### Direction
Quote every line below exactly as it reads.

### Given data
....
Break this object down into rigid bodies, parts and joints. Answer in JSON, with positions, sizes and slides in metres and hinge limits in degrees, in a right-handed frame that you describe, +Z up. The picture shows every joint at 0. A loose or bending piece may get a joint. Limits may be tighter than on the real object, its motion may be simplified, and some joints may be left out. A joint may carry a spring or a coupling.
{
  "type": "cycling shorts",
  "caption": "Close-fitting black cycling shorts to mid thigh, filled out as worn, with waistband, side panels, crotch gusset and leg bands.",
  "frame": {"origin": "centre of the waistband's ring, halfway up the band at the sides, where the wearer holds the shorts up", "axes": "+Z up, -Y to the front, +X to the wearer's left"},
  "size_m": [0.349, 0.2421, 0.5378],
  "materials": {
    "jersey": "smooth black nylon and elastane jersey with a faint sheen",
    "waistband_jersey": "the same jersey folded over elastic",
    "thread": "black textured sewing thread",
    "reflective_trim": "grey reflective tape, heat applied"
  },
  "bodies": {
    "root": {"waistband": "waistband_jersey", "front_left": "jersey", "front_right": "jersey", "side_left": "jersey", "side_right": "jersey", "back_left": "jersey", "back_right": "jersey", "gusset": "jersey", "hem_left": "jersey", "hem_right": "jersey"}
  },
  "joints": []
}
....
### Solution for this exercise
Break this object down into rigid bodies, parts and joints. Answer in JSON, with positions, sizes and slides in metres and hinge limits in degrees, in a right-handed frame that you describe, +Z up. The picture shows every joint at 0. A loose or bending piece may get a joint. Limits may be tighter than on the real object, its motion may be simplified, and some joints may be left out. A joint may carry a spring or a coupling.
{
  "type": "cycling shorts",
  "caption": "Close-fitting black cycling shorts to mid thigh, filled out as worn, with waistband, side panels, crotch gusset and leg bands.",
  "frame": {"origin": "centre of the waistband's ring, halfway up the band at the sides, where the wearer holds the shorts up", "axes": "+Z up, -Y to the front, +X to the wearer's left"},
  "size_m": [0.349, 0.2421, 0.5378],
  "materials": {
    "jersey": "smooth black nylon and elastane jersey with a faint sheen",
    "waistband_jersey": "the same jersey folded over elastic",
    "thread": "black textured sewing thread",
    "reflective_trim": "grey reflective tape, heat applied"
  },
  "bodies": {
    "root": {"waistband": "waistband_jersey", "front_left": "jersey", "front_right": "jersey", "side_left": "jersey", "side_right": "jersey", "back_left": "jersey", "back_right": "jersey", "gusset": "jersey", "hem_left": "jersey", "hem_right": "jersey"}
  },
  "joints": []
}